My going away party for Marie went great. Food was delicious, company was even better. Before we said goodbye, I warned Marie to not cry, "I mean it", I said. So, when the goodbye happened, she held on to me so tight, and I could feel her start to cry, so I started laughing, which got her laughing. It was great.
I hate goodbye's. I never know what to do, always get an uncomfortable, awkward feeling. Not that I don't feel, I do, but, I just never know what to do. It may come from my childhood, when I was told I was nothing but an afterbirth, I don't know. So, I made it light and funny.
She is on her way to a better life. I am so happy for her.
Husband gave me trouble yesterday morning. Reminded me of when the kids were little and I had so much to do, they would act out. He started acting out, so, I put my foot down. He pouted the rest of the day, but "behaved" himself for the BBQ.

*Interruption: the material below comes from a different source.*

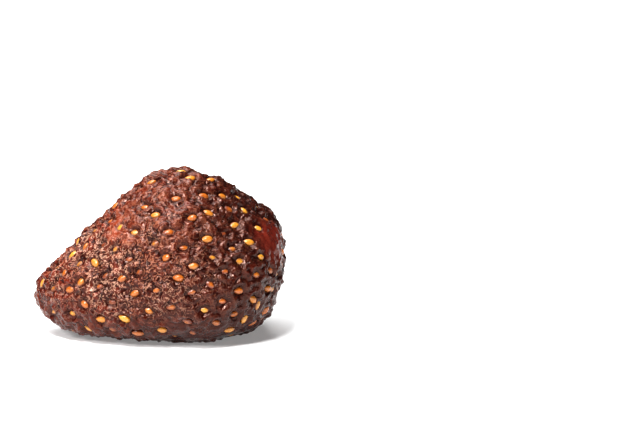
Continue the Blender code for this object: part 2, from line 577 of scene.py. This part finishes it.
# Where each colour over the brown starts and where it is whole, in its own pattern's values.
RED_RANGE = (0.60, 0.86)
SPOT_RANGE = (0.5, 0.66)
HOLLOW_SHADE_RANGE = (0.0, -0.4)
GROOVE_SHADE_RANGE = (0.35, -0.7)
THIN_SKIN_RANGE = (0.3, 0.6)
CREST_HIGHLIGHT_RANGE = (0.5, 1.5)
FLECK_HIGHLIGHT_RANGE = (0.74, 1.02)
SUGAR_RANGE = (0.40, 0.6)
CREASE_SHADE_RANGE = (0.5, 0.0)
SCAR_RED_RANGE = (0.25, 0.75)
PIT_SHADE_RANGE = (0.95, 0.6)
# Where the painted shade starts and is whole towards the leaf end, and low down at the foot.
SHADED_END_PLACES = (3.0, 16.0)
FOOT_SHADE_HEIGHTS = (14.0, 4.0)
# How far the grain breaks up the crests, the flecks and the scar, and how ragged the broad zones are.
CREST_GRAIN = 1.4
FLECK_GRAIN = 1.3
SCAR_GRAIN = 0.5
ZONE_RAGGEDNESS = 6.0
# The shoulder's red is patchy, and this is its least share.
SHOULDER_PATCHINESS = 0.6
SHOULDER_LEAST_RED = 0.3
# Bump: heights of the patterns against each other, and what a height of 1 stands for.
SWELL_BUMP = 3.0
GRAIN_BUMP = 0.22
BUMP_HEIGHT = 0.1 * MM
# Light goes a little way into the flesh, and its red goes furthest.
FLESH_GLOW_SHARE = 0.05
FLESH_GLOW_COLOUR = (1.0, 0.22, 0.12)
FLESH_GLOW_DEPTH = 0.8 * MM
# The shine on the skin is weak and reddish, under a trace of dried syrup.
SHINE_LEVEL = 0.36
SHINE_TINT = (1.0, 0.60, 0.50, 1.0)
SYRUP_SHARE = 0.04
SYRUP_ROUGHNESS = 0.06

flesh_finish = bpy.data.materials.new("dried_flesh")
flesh_finish.use_nodes = True
flesh_tree = flesh_finish.node_tree


def stored(tree, name):
    """A number that the geometry tree stored on the piece."""
    return add_node(tree, "ShaderNodeAttribute", out="Fac", attribute_name=name)


at = add_node(flesh_tree, "ShaderNodeTexCoord", out="Object") * (1.0 / MM)
at_x, at_z = (split(at, axis) for axis in "XZ")
relief, lobe, seed_gap, glassy, shoulder, scar, scar_reach = (
    stored(flesh_tree, name)
    for name in ("relief", "lobe", "seed_gap", "glassy", "shoulder", "scar", "scar_reach")
)
not_glassy = glassy.reverse()
crinkle = folded(noise(at, CRINKLE_SIZE, detail=1.0, roughness=0.4, distortion=0.8), *CRINKLE_FOLD)
swell = noise(at + SWELL_START, SWELL_SIZE, detail=2.0, roughness=0.45)
grain = noise(at, GRAIN_SIZE, detail=2.0)
patches = noise(at, PATCH_SIZE, detail=2.0)
spots = noise(at + SPOT_START, SPOT_SIZE, detail=2.0)
sugar_patches = noise(at, SUGAR_PATCH_SIZE, detail=1.0)
ragged = (swell - 0.5) * BAND_RAGGEDNESS
band = eased(at_x + ragged, *BAND_PLACES) * eased(at_z + ragged, *BAND_FOOT) * eased(at_z, *BAND_TOP)
crinkled = band * (1.0 - CRINKLES_OUTSIDE_BAND) + CRINKLES_OUTSIDE_BAND

red_tip = eased(at_x, *RED_TIP_PLACES) * RED_TIP_SHARE
red_foot = eased(at_z, *RED_FOOT_HEIGHTS) * eased(at_x, *RED_FOOT_PLACES) * RED_FOOT_SHARE
red_side = red_tip + red_foot + RED_ANYWHERE
from_thin_skin = (at + (swell - 0.5) * ZONE_RAGGEDNESS - THIN_SKIN_CENTRE).calc("LENGTH")
thin_skin = eased(from_thin_skin, *THIN_SKIN_REACH) * eased(patches, *THIN_SKIN_RANGE)
crest_wear_and_highlight = eased(lobe + (grain - 0.5) * CREST_GRAIN, *CREST_HIGHLIGHT_RANGE) * not_glassy
fleck_sugar_and_highlight = eased(crinkle + (grain - 0.5) * FLECK_GRAIN, *FLECK_HIGHLIGHT_RANGE) * not_glassy * crinkled
# Painted shade along the creases of the finest crinkles.
crease_shade = eased(crinkle, *CREASE_SHADE_RANGE) * not_glassy * crinkled
zone_edges = patches * ZONE_RAGGEDNESS
# Painted shade darkens the flesh towards the leaf end.
shaded_end = eased(at_x + zone_edges, *SHADED_END_PLACES) * shoulder.reverse()
scar_share = scar * (grain * SCAR_GRAIN + (1.0 - SCAR_GRAIN))
scar_colour = mixed(eased(scar_reach, *SCAR_RED_RANGE), SCAR_CREAM, FLESH_RED)
layers = (
    # Where it shows, how strongly, and its colour.
    (eased(patches + red_side * RED_SIDE_SHARE, *RED_RANGE), 1.0, FLESH_RED),
    (eased(spots, *SPOT_RANGE), 0.5, FLESH_PLUM),
    (glassy, 0.7, FLESH_PLUM),
    # Painted shade: the hollows of the relief and the grooves between its cushions are darkened.
    (eased(relief, *HOLLOW_SHADE_RANGE), 0.8, DEEP_FLESH_AND_SHADE),
    (eased(lobe, *GROOVE_SHADE_RANGE), 0.9, DEEP_FLESH_AND_SHADE),
    (thin_skin, 0.7, THIN_SKIN_ORANGE),
    (band, 0.35, DEEP_FLESH_AND_SHADE),
    # Worn crests, pale flecks on the finest crinkles, and dried sugar on some of those: partly real,
    # partly painted highlight.
    (crest_wear_and_highlight, 0.3, CREST_TAN_AND_HIGHLIGHT),
    (fleck_sugar_and_highlight, 0.7, CREST_TAN_AND_HIGHLIGHT),
    (eased(sugar_patches, *SUGAR_RANGE) * fleck_sugar_and_highlight * band, 0.5, SUGAR_AND_HIGHLIGHT_PALE),
    # Painted shade in the creases of the finest crinkles.
    (crease_shade, 0.92, DEEP_FLESH_AND_SHADE),
    (shoulder * (patches * SHOULDER_PATCHINESS + SHOULDER_LEAST_RED), 1.0, SHOULDER_RED),
    (scar_share, 1.0, scar_colour),
    # Painted shade: dark rings round the seeds, a darker leaf end, and a darker foot.
    (eased(seed_gap, *PIT_SHADE_RANGE), 0.6, DEEP_FLESH_AND_SHADE),
    (shaded_end, 0.72, DEEP_FLESH_AND_SHADE),
    (eased(at_z + zone_edges, *FOOT_SHADE_HEIGHTS), 0.75, FOOT_SHADE_RED),
)
colour = FLESH_BROWN
for where, strength, tint in layers:
    colour = mixed(where * strength, colour, tint)
shine = glassy * (GLASSY_ROUGHNESS - FLESH_ROUGHNESS) + FLESH_ROUGHNESS
bump_height = crinkle * (glassy * -SMOOTH_EVENS_OUT + 1.0) * crinkled
bump_height = bump_height + swell * SWELL_BUMP + grain * GRAIN_BUMP
skin_bump = add_node(
    flesh_tree, "ShaderNodeBump", {"Strength": 1.0, "Distance": BUMP_HEIGHT, "Height": bump_height}
)
fill(
    flesh_tree.nodes["Principled BSDF"],
    {
        "Base Color": colour,
        "Roughness": shine + (grain - 0.5) * ROUGHNESS_STRAY,
        "Normal": skin_bump,
        "Subsurface Weight": FLESH_GLOW_SHARE,
        "Subsurface Radius": FLESH_GLOW_COLOUR,
        "Subsurface Scale": FLESH_GLOW_DEPTH,
        "Specular IOR Level": SHINE_LEVEL,
        "Specular Tint": SHINE_TINT,
        "Coat Weight": SYRUP_SHARE,
        "Coat Roughness": SYRUP_ROUGHNESS,
    },
)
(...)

Since we have been back from Colorado, I noticed he has started using the cane even in the house. He used to only use the cane when we went out, but now uses it all the time. Trouble is, he lays it down somewhere, forgets where he laid it down, and the search begins. I will be in the middle of folding laundry, he forgets where he put his cane, panics, comes to me, scared and out of breath, and I have to stop what I'm doing and help him find the cane. It's usually right by his chair in the living room where he always sits, but, he forgets that he sits there. He forgets so much now. It's pitiful.
People who have not seen him in awhile, saw him yesterday at the BBQ. They all came to me, saying things like, "My God, Susie", or, "He's so bad now". I know, I know, I would say.
Jack and I, on the other hand, accept it for what it is, just take care of the daily living stuff. Because we live with it, it's a "normal" for us that we accept what he has lost, go on, waiting, always waiting for what's to come next. And, each time there is a sudden decline, we inhale and exhale.